Defne ve Samandağ’ın 16 Nisan 2017 referandumunda Türkiye’de tek adam rejimine karşı “hayır” oyunun en yüksek çıktığı ilçeleri olması, size bir şey hatırlatıyor mu?

Yine buraların depremden sonra devletin en geç müdahale ettiği yerler olması rastlantı mıydı? Yoksa iktidar, yüzüstü bırakarak göçe zorladığı bu insanlara bir mesaj mı vermeye çalışıyordu?

Bu soruların yanıtını bulmak için iktidarın Antakya’ya yönelik özel planına da bir göz atmak gerekiyor. 5 Nisan’da, Cumhurbaşkanı imzasıyla Antakya’nın tarihsel-kültürel kimliğinin merkezi olan 307 hektarlık bölüm, “riskli alan” ilan edildi. Böylece kent merkezinin insansızlaştırılması ve “kültür alanı” olarak yeniden inşası adı altında sermayenin yağmasına açılması planlanıyor.

2015 sonları ve 2016 başlarında Kürt kentlerindeki “şehir savaşları” sonrasında Diyarbakır Suriçi başta olmak üzere yıkıma uğrayan kentler nasıl insansızlaştırılmış ve bu alanların yeniden imarı iktidarın politik-iktisadi hesaplarına göre yapılmışsa şimdi Hatay’da da aynısı yapılmaya çalışılıyor.

Depremden önce Hatay belki Kürt kentleri gibi doğrudan savaştan kaynaklı bir yıkım yaşamadı ama Suriye savaşının en fazla etkilediği kent oldu. Bir yandan Hatay’da işçi, çiftçi, esnaf on binlerce insanın yaşam koşulları kötüleşti ve öte yandan iktidarın mezhepçi politikaları nedeniyle Arap Aleviler hedef haline geldi/getirildi.

Gazeteci-Yazar Nevzat Onaran, Kor Kitap tarafından yayımlanan “Ermeniler, Rumlar ve Kürtler-Türk Nüfus Mühendisliği (1914-1940)” adlı kitabında Osmanlı’nın son dönemi ve cumhuriyetin ilk yıllarında Ermeni, Rum ve Kürtlere karşı devletin zorla göç ettirme politikalarını “nüfus mühendisliği” olarak tanımlıyordu.

Bugün depremin yarattığı yıkımı fırsat bilen iktidarın aynı nüfus mühendisliğini Hatay için devreye sokmaya çalıştığı anlaşılıyor. Erdoğan yönetimi, bir yandan OHAL genelgeleri ile insansızlaştırma ve öte yandan yüzüstü bıraktığı halk kesimlerini göçe zorlama yoluyla Hatay’ın demografik yapısını kendi politikalarına uyumlu hale getirip kendi şirketleri için de bir sermaye birikim alanı yaratmanın hesabını yapıyor.

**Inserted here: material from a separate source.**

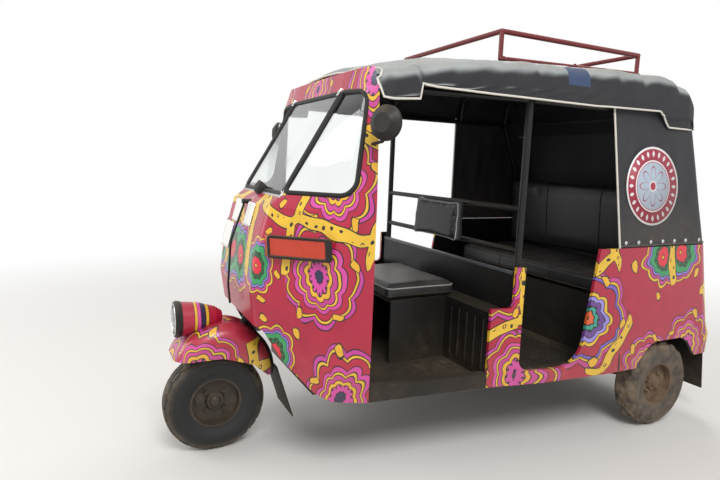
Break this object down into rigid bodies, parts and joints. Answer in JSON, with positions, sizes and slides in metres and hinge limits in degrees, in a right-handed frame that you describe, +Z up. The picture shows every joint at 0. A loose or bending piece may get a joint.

İktidarın kendi kaderine terk ettiği insanların durumunu Dilek Omaklılar arkadaşımızın haberini yaptığı Batıayaz’ın tek Ermeni’si Agop’un “Önümüzü göremesek de bekliyoruz” sözü özetliyor.

Rapor, Agopların önlerini görebilmesinin ancak halkın insanca yaşam, güvenli konut ve geleceğiyle ilgili söz sahibi olacağı demokratik bir düzen için mücadele etmesiyle mümkün olacağını ortaya koyuyor.